DC 11 – Geometry of Hermitian tensor spaces

Project Title: Geometry of Hermitian tensor spaces
Advisors: G. Ottaviani (UniFI), Yang Qi (Inria), B. Mourrain (Inria) Mentor: E. Rubei (UniFI)

Objectives: Tensor spaces have natural distances invariant under the orthogonal group or the unitary group, respectively in the real or the complex setting. Several optimisation problems in tensor spaces consist in minimizing the distance between a given tensor and a orthogonally (or unitary) invariant subvariety. Best rank approximation is an important meaningful case and other important examples come from Quantum Information, where the tensor space is the Qubit Space. These problems are in general highly non-convex, and analyzing the corresponding landscapes is particularly interesting and helpful. This motivates us to study the critical points of the above distance functions. It was observed in the orthogonal setting that the complexity of this optimisation problem is often proportional to the number of complex critical points of the corresponding distance function, which is called Euclidean Distance degree. The goal is to develop techniques to compute the Hermitian Distance degree (seen as analog of Euclidean Distance degree), which is expected to be constant along real chambers. Basic questions are: How many different values it may have, can the chambers and the boundaries among them be characterized ? What are the values for rank-one tensors ? As a special case, in Qubit Space, this study may contribute to the geometric measure of Entanglement.

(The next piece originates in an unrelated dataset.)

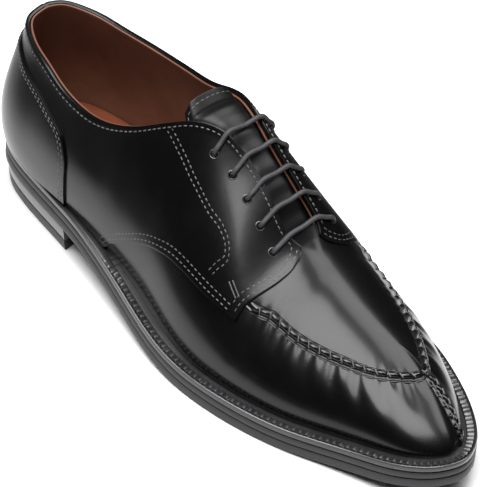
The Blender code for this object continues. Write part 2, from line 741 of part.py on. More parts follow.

Expected Results: New results on the Hermitian Distance degree, on the real chambers, where it is constant, on the geometric measure of Entanglement. New applications to Qubit Spaces. A journal paper in each year and completion of a PhD degree by the DC.

Planned secondment(s): with B. Mourrain and Yang Qi at Inria (M25-29, M37-41), to study the topology of real chambers where Hermitian Distance degree is constant and to compute numerically and symbolically basic examples in Tensor Spaces.

Joint degree: University of Florence, Université Côte d’Azur